In pro ZvT, irradiate counters mutalisks. Once terran has irradiate, it rarely makes sense to spawn any more mutalisks. That is because mutalisks are stacked tightly to attack, and when 1 mutalisk in the stack is irradiated, the UI provides no way for the zerg player to select it out. You have to separate the mutas until you find the glowing one. Even the greatest zergs can’t quickly and reliably separate the mutas to split out the irradiated one, so frequently all the mutas take serious damage.

In bot games, the irradiated muta can instantly fly away from the group. Irradiate becomes a weak counter to mutalisks, and zerg may well want to continue spawning mutas. Terran will have to seek another counter.

This meta difference can be chalked up to a design issue with BWAPI. BWAPI provides bots the ability to know the status of every unit in a stack, and to be able to pick out any one of them, while the game UI for human players does not. It’s not obvious how to revise the API, but we may want to do it at some point.

mass unit control

Occasionally a top human zerg will collect more than 12 mutalisks—more than one control group—and harass with them all. It’s mechanically difficult, because each control group has to be separately commanded. Jaedong was the first to demonstrate the skill, as far as I have seen. Only the best zerg players can do it well.

Bots, of course, can control units individually and don’t much care how many there are. Bots can, in principle, better control large armies, such as large mutalisk clouds. I’m not sure how important the effect is, but it seems that it ought to have some affect on the meta.

Also see Artosis’s comment about his McRave game, “I’ve played against and cast the best Protoss players in the world, and this bot had a way better economy than anything I’ve ever seen.” Underneath, it is the same issue: Bots can individually control units, so they can make every worker at the earliest possible moment, never leave it idle, and on top of that do micro tricks to speed up mining for the entire game (humans can do that in the very early game). A potentially stronger economy is a fundamental meta difference.

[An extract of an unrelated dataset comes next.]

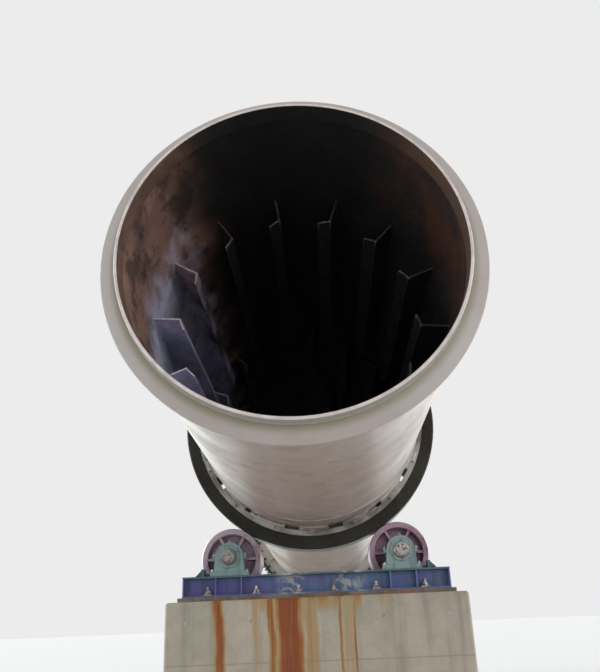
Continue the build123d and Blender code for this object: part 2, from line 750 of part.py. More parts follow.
def gearbox():
    """Cast gearbox with a split flange, feet, side ribs, shaft bosses and an inspection cover."""
    half = gearbox_width / 2
    y0, y1 = motor_place, gearbox_place
    low = -drive_height
    rib = gearbox_rib
    foot = gearbox_split
    body = span(-half, half, y0 + rib, y1 - rib, low + foot / 2, gearbox_top)
    body = fillet(body.edges().filter_by(Axis.Z) + body.edges().group_by(Axis.Z)[-1], gearbox_corner)
    body += span(-half - rib, half + rib, y0, y1, -gearbox_split / 2, gearbox_split / 2)
    body += span(-half - gearbox_foot, half + gearbox_foot, y0, y1, low, low + foot)
    for i in range(gearbox_ribs):
        y = y0 + gearbox_length * (i + 0.5) / gearbox_ribs
        body += span(-half - rib, half + rib, y - rib / 2, y + rib / 2, low + foot / 2, 0)
        body += span(-half - rib / 2, half + rib / 2, y - rib / 2, y + rib / 2, 0, gearbox_top / 2)
    body += rod_y(coupling_hub_radius + rib, y1 - gearbox_corner, y1 + gearbox_boss)
    body += rod_y(motor_radius + rib, y0 - motor_flange, y0 + gearbox_corner)
    middle = (y0 + y1) / 2
    body += span(-gearbox_cover_width / 2, gearbox_cover_width / 2, middle - gearbox_cover_length / 2,
                 middle + gearbox_cover_length / 2, gearbox_top - merge, gearbox_top + rib)
    stub = rod_y(pinion_shaft_radius, y1, coupling_place - coupling_length / 2 - coupling_gap / 2)
    return Pos(pinion_side, 0, -pinion_drop) * (body + stub)


def drive_motor():
    """Flanged motor with cooling fins, a fan cowl and a terminal box."""
    face = motor_place - motor_flange - seat_clearance
    end = face - motor_length
    r = motor_radius
    tip = r + motor_fin_height
    front = face - motor_flange
    cowl = end + motor_cowl
    e = motor_edge
    motor = ring([(0, face), (tip, face), (tip, front), (r, front), (r, cowl), (tip + e, cowl),
                  (tip + e, end + e), (tip, end), (motor_inlet_radius, end), (motor_inlet_radius, end + e),
                  (0, end + e)])
    middle = (front + cowl) / 2
    length = front - cowl - 2 * e
    fin = Pos(r - merge + motor_fin_height / 2, middle, 0) * Box(motor_fin_height, length, motor_fin_plate)
    for i in range(motor_fins):
        motor += Rot(0, 360 / motor_fins * (i + 0.5), 0) * fin
    box = span(r / 2, tip + motor_box_reach, middle - motor_box_length / 2, middle + motor_box_length / 2,
               -motor_box_width / 2, motor_box_width / 2)
    motor += chamfer(box.edges().group_by(Axis.X)[-1], e)
    for y in (middle - length / 3, middle + length / 3):
        motor += span(-motor_foot_width / 2, motor_foot_width / 2, y - motor_foot_length / 2,
                      y + motor_foot_length / 2, -drive_height, -r / 2)
    return Pos(pinion_side, 0, -pinion_drop) * motor


def channel(outer_x, way):
    """Channel along Y with its web at an outer x, opening the given way."""
    t, b = drive_beam_plate, drive_beam_flange
    low, high = drive_bottom, drive_bottom + drive_beam
    x = outer_x
    return along_y([(x, low), (x + way * b, low), (x + way * b, low + t), (x + way * t, low + t),
                    (x + way * t, high - t), (x + way * b, high - t), (x + way * b, high), (x, high)],
                   drive_near, drive_far)


def drive_frame():
    """Two channels with cross plates, and stools for the pinion bearings."""
    half = drive_beam_spacing / 2
    frame = channel(pinion_side - half, 1) + channel(pinion_side + half, -1)
    low, high = drive_bottom + drive_beam, drive_top
    reach = pinion_bearing_foot / 2 + drive_end_margin
    bearing_half = pinion_bearing_width / 2 + drive_beam_plate
    seats = [(gear_place - pinion_bearing_spacing - bearing_half,
              gear_place + pinion_bearing_spacing + bearing_half),
             (gearbox_place - gearbox_length, gearbox_place), (drive_near, motor_place - motor_flange)]
    for y0, y1 in seats:
        frame += span(pinion_side - reach, pinion_side + reach, y0, y1, low, high)
    t = drive_beam_plate
    for y in (drive_near + t / 2, (drive_near + motor_place) / 2, motor_place, gearbox_place,
              gear_place - pinion_bearing_spacing, gear_place + pinion_bearing_spacing, drive_far - t / 2):
        frame += span(pinion_side - half + t / 2, pinion_side + half - t / 2, y - t / 2, y + t / 2,
                      drive_bottom, drive_bottom + drive_beam)
    for side in (-1, 1):
        y = gear_place + side * pinion_bearing_spacing
        foot, under, seat = high + t, high + pinion_chair - 2 * t, high + pinion_chair
        near, far = y - bearing_half, y + bearing_half
        stool = [(near, high), (far, high), (far, foot), (y + t, foot), (y + t, under), (far, under),
                 (far, seat), (near, seat), (near, under), (y - t, under), (y - t, foot), (near, foot)]
        half_stool = pinion_bearing_foot / 2 + t
        frame += along_x(stool, pinion_side - half_stool, pinion_side + half_stool)
    return frame


def build():
    """Make every node."""
    os.makedirs("parts", exist_ok=True)
    for name, shape in shell_sections():
        save(name, tipped(shape))
    feed_ring = end_ring()
    save("feed_ring", tipped(feed_ring))
    save("discharge_ring", tipped(Rot(0, 0, 180) * feed_ring))
    for group, name in enumerate(FLIGHT_GROUPS):
        save(f"{name}_lifting_flights", tipped(flights(group)))
    save("girth_gear", tipped(girth_gear()))
    save("gear_carrier", tipped(gear_carrier()))
    for end, place in zip(ENDS, tyre_places):
        save(f"{end}_tyre", tipped(tyre(place)))
        save(f"{end}_tyre_pads", tipped(tyre_pads(place)))
        save(f"{end}_base_frame", tipped(base_frame(place)))
        wedge, pier = footing(-frame_half_length, frame_half_length, place - frame_half_width,
                              place + frame_half_width, frame_bottom, pier_side_margin, pier_end_margin)
        save(f"{end}_grout", wedge)
        save(f"{end}_pier", pier)
        for side, sign in SIDES:
            seat = Pos(sign * roller_side, 0, -roller_drop)
            save(f"{end}_{side}_roller", tipped(seat * roller_wheel(place)))
            save(f"{end}_{side}_shaft", tipped(seat * roller_shaft(place)))
            save(f"{end}_{side}_bearings", tipped(seat * roller_bearings(place)))
    save("thrust_rollers", tipped(thrust_rollers()))
    save("thrust_housings", tipped(thrust_housings()))
    save("gear_guard", tipped(gear_guard()))
    save("pinion_shaft", tipped(pinion_shaft()))
    save("pinion_bearings", tipped(pinion_bearings()))
    save("drive_coupling", tipped(drive_coupling()))
    save("gearbox", tipped(gearbox()))
    save("drive_motor", tipped(drive_motor()))
    save("drive_frame", tipped(drive_frame()))
    half = max(pinion_bearing_foot / 2 + drive_end_margin, gearbox_width / 2 + gearbox_foot)
    pier_face = along_floor(tyre_places[1] - frame_half_width, frame_bottom) - pier_side_margin
    wedge, plinth = footing(pinion_side - half, pinion_side + half, drive_near, drive_far, drive_bottom,
                            plinth_margin, plinth_margin, pier_face - seat_clearance)
    save("drive_plinth", plinth + wedge)


build()
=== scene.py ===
"""Looks of a rotary drum dryer: its finishes, fasteners, welds and fittings, round the fixed frame.

The frame's joints give the drum's sloping axis and the rollers' axes, and the meshes of its nodes give
the sizes that the new pieces follow. Lengths are metres. The drum's own coordinates have their origin
on the axis at mid-length, with Y along the axis towards the discharge end and Z up across it.
"""
from __future__ import annotations

import json
import logging
import math
from dataclasses import dataclass, field
from enum import Enum
from functools import reduce
from typing import Any, Dict, Iterator, Optional, Sequence, Tuple, Union

import bpy
import numpy as np
from mathutils import Matrix, Vector


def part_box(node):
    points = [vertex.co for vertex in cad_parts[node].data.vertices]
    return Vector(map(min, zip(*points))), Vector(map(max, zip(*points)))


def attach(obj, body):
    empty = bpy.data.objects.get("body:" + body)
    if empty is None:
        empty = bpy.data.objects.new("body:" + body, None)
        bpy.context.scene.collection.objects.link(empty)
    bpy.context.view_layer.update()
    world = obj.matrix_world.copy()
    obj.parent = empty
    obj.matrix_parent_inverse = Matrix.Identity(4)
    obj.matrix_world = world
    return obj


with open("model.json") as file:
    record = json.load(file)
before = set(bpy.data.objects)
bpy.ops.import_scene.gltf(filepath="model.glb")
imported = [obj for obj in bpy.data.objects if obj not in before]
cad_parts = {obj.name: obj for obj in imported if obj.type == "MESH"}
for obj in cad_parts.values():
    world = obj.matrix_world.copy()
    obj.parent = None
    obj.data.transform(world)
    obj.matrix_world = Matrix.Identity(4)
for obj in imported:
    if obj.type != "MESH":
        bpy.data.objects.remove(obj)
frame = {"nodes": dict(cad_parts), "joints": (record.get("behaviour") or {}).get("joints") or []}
logger = logging.getLogger("drum_dryer")
Triple = Tuple[float, float, float]
Profile = Sequence[Tuple[float, float]]
Material = bpy.types.Material
Values = Union[float, np.ndarray]
Number = Union[float, "Wire"]
Tint = Union[Triple, "Wire"]
Wires = Tuple["Wire", "Wire", "Wire"]
SMOOTH_ANGLE = math.radians(35.0)  # an edge that turns by more is drawn sharp
GOLDEN_ANGLE = 2.39996  # turn from one fastener to the next, so that no two stand alike
NEARLY_UPRIGHT = 0.9  # a direction with more than this of Z is squared against X instead
EDGE_SPAN = (0.01, 0.16)  # bend of the rounded normal, from a flat to a worn edge
SWELL = 0.12  # share of its size by which a weld bead swells
SWELL_WAVES = ((0.6, 3.0), (0.4, 7.3))  # share and length in steps of each wave of the swelling
BEAD_END = 0.25  # share of its size that an open bead keeps at its ends
SUNK = 0.001  # depth to which a foot sits in the steel under it
LIP_WALL, LIP_DEPTH, FLIGHT_HEIGHT = 0.022, 0.090, 0.222
COOL, WARM = (0.91, 0.98, 1.0), (1.0, 0.95, 1.0)
UP, DOWN, TO_RIGHT = (0.0, 0.0, 1.0), (0.0, 0.0, -1.0), (1.0, 0.0, 0.0)
TO_FEED, TO_DISCHARGE = (0.0, -1.0, 0.0), (0.0, 1.0, 0.0)


class Body(Enum):
    """Rigid bodies that pieces ride on, apart from the support rollers."""

    FOUNDATION = "foundation"
    DRUM = "drum"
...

Also Cadenzie’s comment “the individual unit control and multi-tasking is sometimes beyond human ability.” A difference like that must have metagame effects.

hardware failure

Sorry about the long silence. I suffered a hardware failure while locked down away from home, and getting things done has been... a little... difficult. I rescued all my data, but it’s demoralizing. And I’m still in an awkward computing situation.

I have no new progress on Steamhammer. In fact, I’m thinking of rolling back the scouting work that is underway, just so I can get an update out sooner. I can merge it back in later.